Prime Minister Anwar Ibrahim has moved to strengthen Malaysia's position in the global semiconductor value chain by appointing an adviser tasked with bridging the widening gap between industry practitioners and university researchers. The strategic appointment reflects growing recognition within government circles that the nation's competitiveness in semiconductor manufacturing and design hinges on closer alignment between academic research agendas and commercial sector needs.
Anwar emphasised that the decision would impose no additional financial burden on the state coffers, suggesting the adviser would operate within existing institutional frameworks and budget allocations. This approach signals a pragmatic attempt to leverage current resources more effectively rather than seeking fresh appropriations, a consideration of particular weight given Malaysia's fiscal consolidation efforts in recent years.
The semiconductor industry has emerged as a cornerstone of Malaysia's economic ambitions, with the nation hosting significant manufacturing operations for multinational corporations and increasingly positioning itself as a hub for advanced chip production. However, analysts have long identified a persistent disconnect between university research capabilities and industry deployment, limiting the country's ability to capture higher-value segments of the semiconductor supply chain. This advisory role directly targets that gap.

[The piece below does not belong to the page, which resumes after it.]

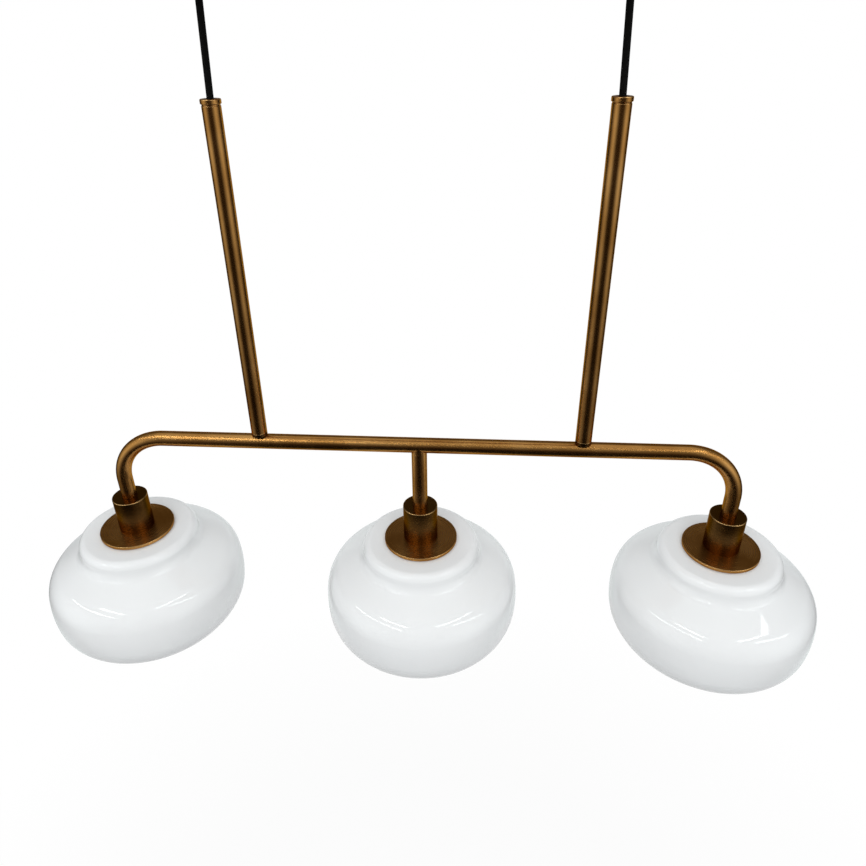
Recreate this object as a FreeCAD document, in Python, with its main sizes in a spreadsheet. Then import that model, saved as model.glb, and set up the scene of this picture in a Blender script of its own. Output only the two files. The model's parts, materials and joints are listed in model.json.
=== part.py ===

Malaysia's universities boast research strengths in materials science, electrical engineering, and microelectronics, yet many innovations developed within campus laboratories struggle to find commercial pathways. The appointment signals government awareness that without deliberate institutional intervention, these knowledge assets remain insufficiently leveraged for sectoral growth. An intermediary figure operating at the intersection of academia and business can facilitate technology transfer, identify research priorities aligned with market demand, and create incubation mechanisms for emerging enterprises.
The timing proves significant given regional competition. Singapore has long benefited from orchestrated partnerships between universities like the National University of Singapore and semiconductor firms anchored within its borders. South Korea's government systematically coordinated research investments with industry champions like Samsung and SK Hynix to dominate memory chip manufacturing. Taiwan's government research institutions work in lockstep with industry leaders like TSMC to maintain technological leadership. Malaysia's move, though modest in scale, reflects awareness that strategic state coordination matters in technology sectors shaped by high barriers to entry and concentrated global competition.
For Malaysian universities, the advisory mechanism potentially opens channels for translating fundamental research into commercially viable applications, enhancing graduate employment prospects in high-skill roles and generating institutional revenue through licensing arrangements. Engineering faculties at Universiti Malaya, Universiti Teknologi Malaysia, and other research-intensive institutions could find clearer pathways to align postgraduate research with industry-sponsored projects that address real production bottlenecks.
The semiconductor sector itself stands to benefit from tighter linkages with academic expertise. Manufacturing facilities often confront technical challenges requiring specialised knowledge not readily available in-house, particularly as Malaysia attempts to move beyond simple assembly operations toward more sophisticated fabrication and design roles. University consultancy arrangements, student internship placements, and collaborative research agreements can simultaneously address skills shortages while keeping firms at the frontier of technical innovation.
The adviser's remit likely encompasses identifying bottlenecks in current collaboration frameworks, designing mechanisms to facilitate knowledge sharing, and potentially shepherding government support toward joint ventures that meet commercial viability thresholds. Such positioning could influence how agencies like the Malaysian Industry Development Authority allocate grants to research initiatives, ensuring public funding targets priorities that blend academic rigour with industry relevance.
Beyond direct semiconductor applications, the advisory model offers broader lessons for Malaysia's manufacturing economy. Electronics, electrical appliances, and precision engineering sectors face similar challenges translating research into production advantage. A successful semiconductor industry-university collaboration template could establish a replicable approach across advanced manufacturing domains, gradually deepening the technological sophistication embedded in Malaysian-made products.
International talent retention presents an ancillary consideration. Malaysian-educated engineers and researchers often migrate abroad for employment in firms offering greater exposure to frontier technologies and international networks. Strengthened university-industry collaboration domestically, coupled with competitive commercial opportunities, could retain more homegrown talent within the country, reducing the brain drain that has historically limited Malaysia's innovation ecosystem development.
The no-cost framing also reflects political constraints. Malaysian public finances face competing pressures from infrastructure, healthcare, and social spending commitments, leaving limited room for discretionary investments in institutional reorganisation. By emphasising that collaboration strengthening requires administrative coordination rather than substantial budgetary injection, the Prime Minister positioned the initiative as achievable within existing constraints—a pragmatic signal to both cabinet colleagues managing fiscal discipline and to the public watching government expenditure carefully.
Looking forward, the adviser's effectiveness will depend on genuine buy-in from both university leadership invested in research autonomy and industry executives seeking specific technical outcomes. Malaysia's history contains examples of top-down coordinating mechanisms that functioned primarily as bureaucratic overlays without catalysing meaningful change. Success will require the adviser to facilitate rather than mandate, helping institutions identify mutual benefits rather than imposing artificial collaboration targets.